Association for Human Rights
- Abbreviation: APRODEH
- Formation: 1983; 43 years ago
- Founder: Francisco Soberón
- Founded at: Lima
- Headquarters: Jirón Pachacutec 980, Lima
- Director: Francisco Soberón
- Website: aprodeh.org.pe

= APRODEH =

Peruvian non-governmental organization

The Association for Human Rights (Asociación Pro Derechos Humanos; APRODEH) is a Peruvian human rights non-governmental organization. APRODEH works with many organizations both within and outside of Peru.
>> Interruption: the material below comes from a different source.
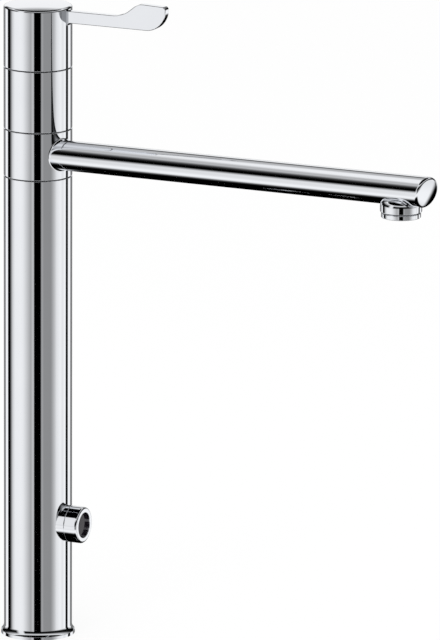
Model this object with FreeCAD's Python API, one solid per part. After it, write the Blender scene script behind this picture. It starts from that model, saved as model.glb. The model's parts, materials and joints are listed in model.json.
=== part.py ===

Its current directors are Francisco Soberón and Miguel Jugo.

== History ==
The group was established in 1983 by a group of professionals who had been providing information to Peruvian congressmen involved with the Congressional Human Rights Commission, such as Javier Diez Canseco. The group supported legislative work in view of the growing human rights violations during the internal conflict in Peru. In 1985, APRODEH was among the founding members of the Coordinadora Nacional de Derechos Humanos del Perú.

The group has been controversial in the country, as it has been accused of being a political wing of the now defunct Revolutionary Vanguard. The group supported Japanese diplomat Hidetaka Ogura's claim of summary executions of three members of the Túpac Amaru Revolutionary Movement in 1997.